For IPO access: On-chain allocations would not guarantee profits—IPOs can and do open flat or below the offer price—but they would move some retail and crypto-native investors closer to the actual pricing moment. Instead of being confined to the aftermarket, eligible users could participate alongside institutions when the price is set, not after it has already moved.

For tokenized equities: Backpack’s initiative arrives as major exchanges like Binance and Coinbase expand their own tokenized asset offerings, vying with web-first brokers such as Robinhood. The competition is no longer simply “crypto vs. TradFi,” but about which platforms can credibly deliver regulated, traditional assets with blockchain-native settlement, custody, and programmability.

Backpack itself is building out a broader ecosystem. The company raised $17 million in a Series A in 2024 and has reportedly been in talks to raise $50 million at a $1 billion pre-money valuation. It also plans to launch an exchange token, with Ferrante publicly stressing distribution models that avoid “dumping on retail,” including potential pre-IPO access and allocations from a post-IPO company treasury.

Seen in that context, IPOs Onchain is both a product and a signaling effort: a way to demonstrate that crypto rails can serve highly regulated, high-stakes workflows—not just native tokens—while promising a more inclusive allocation model for parts of primary equity markets.

Regulatory constraints and the road to mass retail

Scaling from a niche, issuer-by-issuer experiment to broad retail participation faces significant regulatory and operational hurdles.
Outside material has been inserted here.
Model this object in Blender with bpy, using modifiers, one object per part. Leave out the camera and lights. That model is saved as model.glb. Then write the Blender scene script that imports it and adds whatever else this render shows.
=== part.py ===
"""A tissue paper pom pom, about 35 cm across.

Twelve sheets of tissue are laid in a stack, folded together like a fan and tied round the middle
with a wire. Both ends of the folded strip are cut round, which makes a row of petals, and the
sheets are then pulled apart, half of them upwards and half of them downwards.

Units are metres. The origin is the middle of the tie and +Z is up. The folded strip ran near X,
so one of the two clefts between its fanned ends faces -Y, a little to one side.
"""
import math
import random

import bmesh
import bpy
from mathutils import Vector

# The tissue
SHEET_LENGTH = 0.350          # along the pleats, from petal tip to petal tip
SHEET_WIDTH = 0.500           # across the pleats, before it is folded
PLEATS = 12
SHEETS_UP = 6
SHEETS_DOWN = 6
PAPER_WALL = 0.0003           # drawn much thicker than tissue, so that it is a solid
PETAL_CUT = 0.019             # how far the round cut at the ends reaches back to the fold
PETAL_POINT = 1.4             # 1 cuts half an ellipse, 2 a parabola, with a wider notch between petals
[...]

The SEC has made clear that tokenization does not change the legal status of securities. In a 2026 statement, staff reiterated that tokenized securities must still comply with federal securities laws and that market participants should prepare the necessary registrations and approvals. Put differently: tokenization changes the plumbing, not the obligations.
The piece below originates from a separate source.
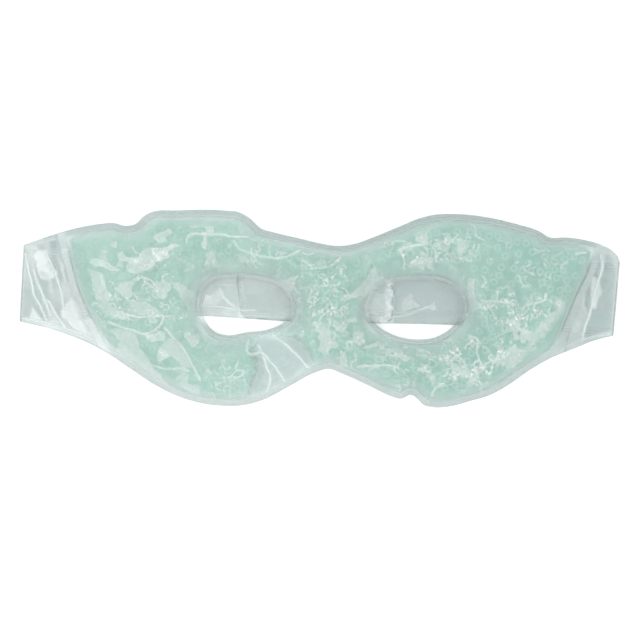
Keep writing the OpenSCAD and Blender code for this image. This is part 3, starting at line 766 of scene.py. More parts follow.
def film_material():
    """Clear soft vinyl: see-through, glossy at a slant, with a painted reflection where an air gap
    lies behind.
    """
    n = Nodes("clear_film_vinyl")
    # the film's faint haze, raised by the painted sheen and the weld lines
    haze_and_sheen = n.scaled(n.attribute("painted_sheen_and_marks"), 0.34, 0.018)
    haze_and_sheen = n.math("MULTIPLY", haze_and_sheen, n.scaled(n.noise(120, 2.0), 0.5, 0.75))
    # fine painted highlights on creased film, where the film is busy: the middle contour of a
    # warped noise, broken
    contour = n.math("ABSOLUTE", n.math("SUBTRACT", n.noise(300, 2.0, 0.5, 1.6), 0.5))
    thin = n.math("SUBTRACT", 1.0, n.math("MULTIPLY", contour, 27.0), True)
    broken = n.black_to_white(n.noise(190, 2.0), 0.5, 0.56)
    threads = n.math("MULTIPLY", n.math("MULTIPLY", thin, broken), n.attribute("busy"))
    haze_and_sheen = n.math("ADD", haze_and_sheen, n.math("MULTIPLY", threads, 0.55))
    cover = n.math("ADD", haze_and_sheen, n.math("MULTIPLY", n.slant(4.0), 0.45), True)
    tint = n.mix_colour(n.attribute("tone"), (0.992, 0.994, 0.993), (0.73, 0.775, 0.77))
    skin = n.skin(
        Base_Color=(0.93, 0.97, 0.96), Roughness=n.scaled(n.noise(900, 3.0, 0.6), 0.12, 0.1),
        IOR=1.53, Coat_Weight=0.6, Coat_Roughness=0.06,
        Normal=n.bump(n.noise(260, 2.0), 0.3, 0.0003),
    )
    return n.finish(n.over_clear(cover, tint, skin))


def gel_material():
    """Pale teal gel: cloudy in the deep of the chamber, clear where it thins at a weld; painted
    light on steep slopes.
    """
    n = Nodes("carrier_gel_teal")
    cloud = n.black_to_white(n.noise(70, 4.0, 0.55, 0.6), 0.32, 0.68)
    deep = n.mix_colour(cloud, (0.43, 0.64, 0.57), (0.33, 0.555, 0.48))
    # pale where the gel thins at a weld, and painted lighter on its steep slope into the gel-free
    # patch
    pale = n.mix_colour(n.attribute("inward"), (0.68, 0.79, 0.765), deep)
    darker = n.mix_colour(n.attribute("right"), pale, (0.24, 0.455, 0.39))
    # painted light: the gel lighter near the eye openings, against the shade of its steep slopes
    # there
    eye_slope_light = n.math("MULTIPLY", n.attribute("by_eye"), 0.3)
    lit = n.mix_colour(eye_slope_light, darker, (0.62, 0.75, 0.72))
    round_beads = n.math("MULTIPLY", n.attribute("bead"), 0.7)
    skin = n.skin(
        Base_Color=n.mix_colour(round_beads, lit, (0.5, 0.69, 0.63)), Roughness=0.38, IOR=1.36,
        Subsurface_Weight=0.25, Subsurface_Radius=(0.002, 0.004, 0.0035), Subsurface_Scale=1.0,
        Normal=n.bump(n.noise(420, 3.0, 0.6), 0.5, 0.0004),
    )
    cover = n.math("MULTIPLY", n.attribute("depth"), 0.85, True)
    return n.finish(n.over_clear(cover, (0.97, 0.99, 0.985), skin))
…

For true mass retail access, several elements must align:

  • Regulatory approvals and exemptions: Broader retail participation would require clear registrations or exemptions tailored to tokenized equity offerings, plus jurisdiction-specific compliance frameworks beyond early “eligible non-U.S.” or qualified investor cohorts.
  • Underwriter and issuer incentives: IPO allocations are tightly managed by underwriters. For an on-chain tranche to become standard, banks and issuers must believe it improves outcomes—through stronger demand, better price discovery, broader marketing reach, or a strategically valuable shareholder base.
  • Secondary market structure: Investors need clarity on where and how they can trade tokenized IPO shares, what lockups or transfer restrictions apply, and which licensed venues or structures will handle secondary liquidity during volatile periods.
  • Rights and custody: Dividends, voting, splits, tender offers, and dispute resolution are well understood in the brokerage model. Tokenized shares will need equally robust, auditable processes to deliver these rights consistently across jurisdictions.
  • KYC, AML, and suitability: Any pathway to mass retail means scalable onboarding, identity checks, and suitability assessments where required, integrated directly into wallet-based experiences.

Without these pieces, tokenized IPO allocations risk remaining a narrow product for specific, eligibility-gated user segments rather than a genuinely democratized access channel.
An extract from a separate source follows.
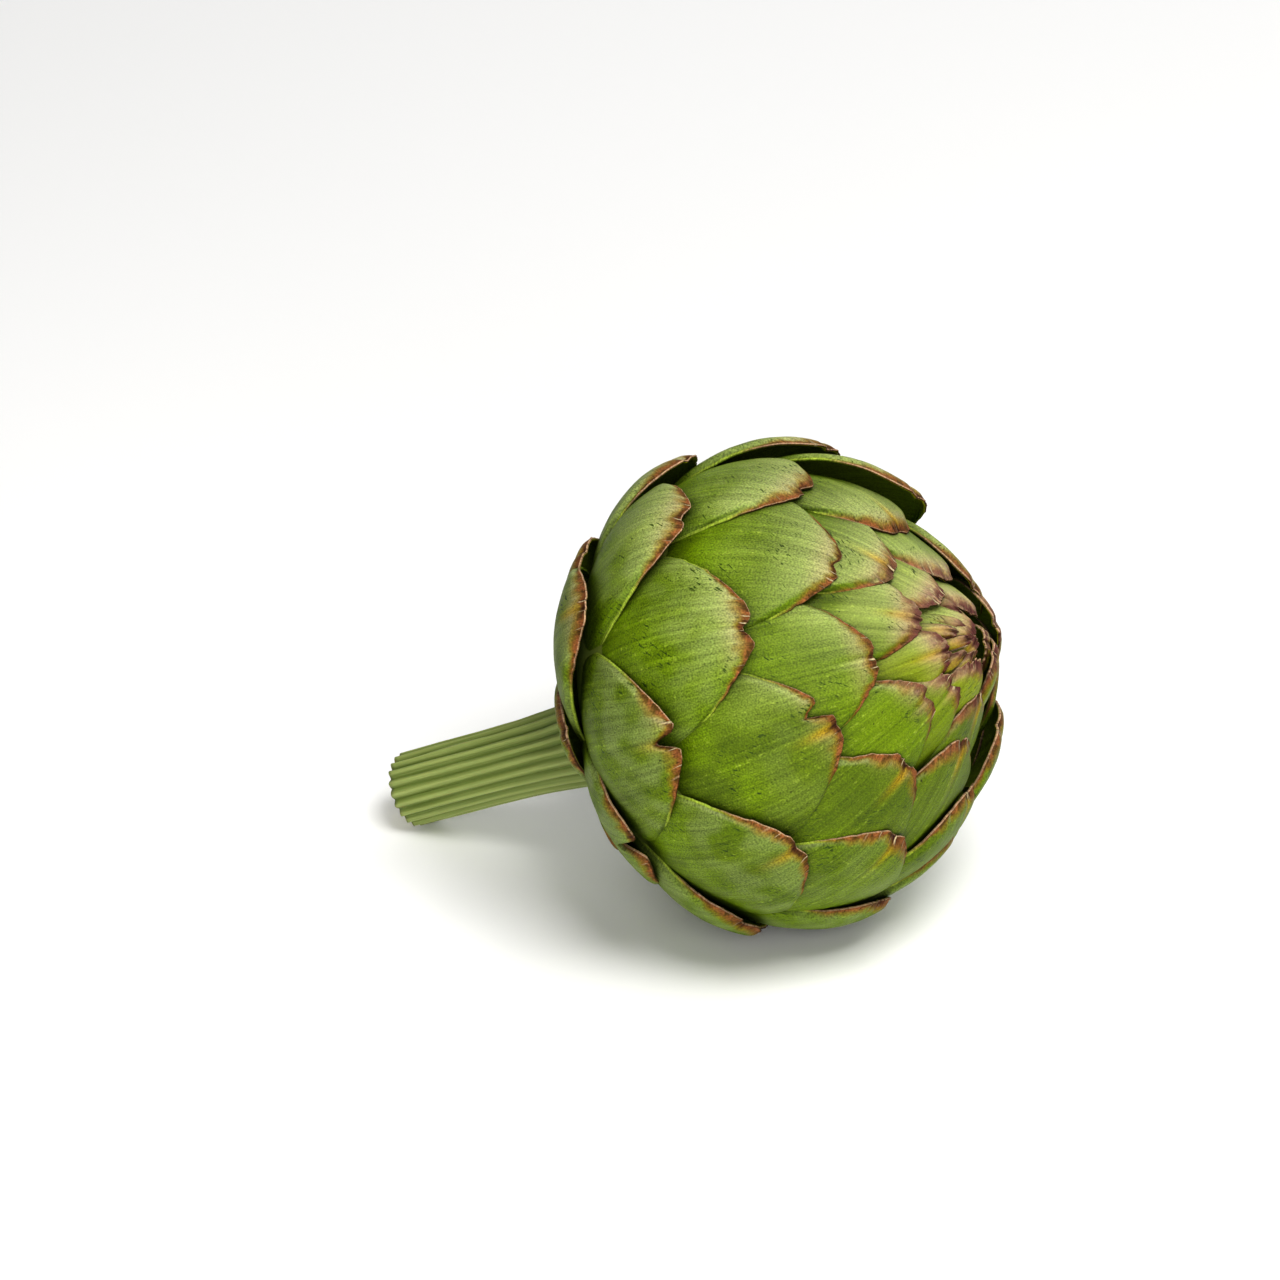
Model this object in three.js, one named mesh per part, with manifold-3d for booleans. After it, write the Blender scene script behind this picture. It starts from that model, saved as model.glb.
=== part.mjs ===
// A globe artichoke, cut with a short stalk and lying on its side.
// Millimetres, +Z up. The head's tip points to +X and a little up, the stalk's cut end to -X.
// The head rests on its pressed belly and on the low edge of the stalk's cut end.

import * as THREE from 'three';
import { mergeVertices } from 'three/addons/utils/BufferGeometryUtils.js';
import Module from 'manifold-3d';

// Head: a body of revolution about its own axis, on which the bract tips lie
const headRadius = 59;
const crownHeight = 52;
const baseDepth = 45.5;
const crownFullness = 1.9;
const baseFullness = 2.2;
const lastAngle = 0.93 * Math.PI;
const meridianSteps = 240;
const lean = THREE.MathUtils.degToRad(26.5);
const pointHeight = 7.5;
const pointReach = 18;
const centre = new THREE.Vector3(21.5, -0.3, 54.45);

// Bracts, numbered from the tip of the head outwards
const bractCount = 60;
const turnStep = 137.68;
const firstTurn = -31.6;
const tipStep = 0.41;
const tipPower = 1.435;
// The innermost are the smallest; they grow with their number, and the last few shrink again
const firstSize = 0.3;
const sizeGrowth = 0.0295;
const lastSize = 0.4;
const shrinkingBracts = 20;
const fullPast = 8;
const bractLength = 50;
const bractHalfWidth = 28;
const widestBelowTip = 40;
const outlinePower = 0.72;
const rootTaper = 0.12;
const shoulderShare = 0.8;
const layerSlope = 0.15;
const crownSlope = 0.3;
const crownBracts = 6;
const midThickness = 1.2;
const edgeThickness = 0.8;
const tipPress = 1.5;
const pressReach = 8;
const sidePress = 1.2;
const coreDepth = 3.8;

// The looser side of the head, turned from straight up, and how far its outer bracts stand off
const looseTurn = -70;
const looseSpread = 55;
const looseLift = 3;
const firstLooseBract = 6;
const lastTightBract = 18;
const firstBasalBract = 34;
const basalFade = 8;
const liftScatter = 0.6;
const liftReach = 44;
const tipCurl = 0.8;
const curlReach = 12;
const usualNotch = 1.2;
const notchWidth = 2.2;
const cleftWidth = 1.5;
// How finely a bract is faceted: across it from edge to edge, and up it from root to tip
const wideColumns = [-1, -0.62, -0.16, 0, 0.16, 0.62, 1];
const smallColumns = [-1, -0.55, 0, 0.55, 1];
const smallBract = 0.72;
const bractRows = [0, 0.5, 0.82, 1];

// Belly: the height at which its outer bracts are pressed flat, just under the table's plane,
// which then trims them to a true flat spot
const bellyLevel = -0.3;
const bellySoftness = 0.8;
const bellyTipZone = 14;
const bellyLayerSlope = 0.3;

// Stalk
const stalkRadius = 9;
const stalkCollar = 12.5;
const stalkRibs = 20;
const ribDepth = 0.55;
const stalkTop = -41;
const fitGap = 0.3;

const usualHabit = {
  lift: 0, curl: 1, nearSide: 0, farSide: 0, cleft: 0, offset: 0, turn: 0, slide: 0, wide: 1,
};

// What single bracts do: lift stands a bract off the head, curl is how much its end bends back,
// nearSide and farSide open one edge of it more, notch and cleft cut its end (cleft sits at
// offset from the middle), turn, slide and wide shift and scale it
const habits = {
  1: { wide: 0.85 },
  2: { turn: -14, slide: 3, lift: 1 },
  3: { turn: 3, slide: -1.5, wide: 0.85 },
  4: { lift: 1, turn: -14, slide: 2.5 },
  5: { lift: 0.5, turn: 22, slide: 1.5 },
  6: { turn: 3, slide: 4.5 },
  7: { lift: 2 },
  8: { turn: 15, slide: 4 },
  9: { turn: -10, slide: 3 },
  10: { lift: 3, turn: -8, slide: 4 },
  11: { slide: 3.5 },
  12: { turn: -10 },
  13: { turn: 9 },
  14: { turn: 9, slide: 1.5 },
  15: { lift: 1, turn: 3, slide: 1 },
  16: { slide: 3 },
  17: { turn: 10, slide: 1 },
  18: { turn: -2, slide: -5.5 },
  19: { turn: 3, slide: 1 },
  20: { lift: 5, curl: 0.6, turn: 4, slide: 2, farSide: -3 },
  21: { turn: -5, slide: -1 },
  22: { turn: 5 },
  23: { slide: -3 },
  24: { turn: -8, slide: -1.5 },
  25: { lift: 1.5, farSide: -1, turn: 9 },
  26: { lift: 5.5, curl: 0.4, turn: 2, nearSide: 1.5, farSide: -6 },
  27: { cleft: 6, offset: -5, turn: 2, slide: -2.5 },
  29: { notch: 3, turn: -6, slide: 1.5 },
  30: { slide: -3.5 },
  32: { notch: 3.5, turn: -2, slide: -1 },
  33: { lift: 1, farSide: -2, turn: -5, slide: -5 },
  34: { lift: 4, curl: 0.4, turn: -7, nearSide: -2, farSide: -4 },
  35: { notch: 2, turn: 7 },
  37: { lift: 1.5, notch: 3, turn: -4, slide: 3.5 },
  38: { farSide: -4, slide: -4 },
  40: { cleft: 6 },
  41: { farSide: -3 },
  42: { lift: 2.5, curl: 0.8, turn: -5, slide: 2.5, nearSide: -1 },
  43: { notch: 4, farSide: -3, turn: 5, slide: 4 },
  45: { lift: 4, wide: 0.95, turn: -6, slide: 6 },
  48: { cleft: 9, offset: 1, farSide: -5, turn: 3 },
  50: { nearSide: -4, farSide: -2 },
  51: { farSide: -3, turn: 13, slide: -8 },
  53: { nearSide: -4 },
};

const palette = {
  bract: { color: 0x78893a, roughness: 0.55, metalness: 0 },
  stalk: { color: 0x9aa75c, roughness: 0.6, metalness: 0 },
};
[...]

Key signals to watch for crypto and retail traders

For crypto investors and retail traders watching this space, several early indicators will reveal whether IPOs Onchain represents a structural shift or a limited pilot:

  • Who can participate first: Whether eligibility expands beyond non-U.S. or qualified investors into broader cohorts, and how quickly.
  • The first marquee IPOs: Which issuer is willing to include a Backpack tranche, how large that slice is, and how allocations are actually distributed.
  • Legal durability: Whether regulators, courts, and corporate issuers consistently treat the on-chain tokens as registered shares with full rights—even under stress or dispute.
  • Secondary trading paths: Concrete details on where tokens can be sold, at what point post-allocation, and under which licenses or regulatory structures.

If these elements line up, the IPO pop may begin to shift from an exclusively institutional privilege to a partially shared opportunity—including, at least for some, in a wallet-native format. If they do not, Backpack’s initiative will likely remain an interesting but limited channel, demonstrating what tokenization can do technically without fundamentally changing who gets the first shot at IPO pricing.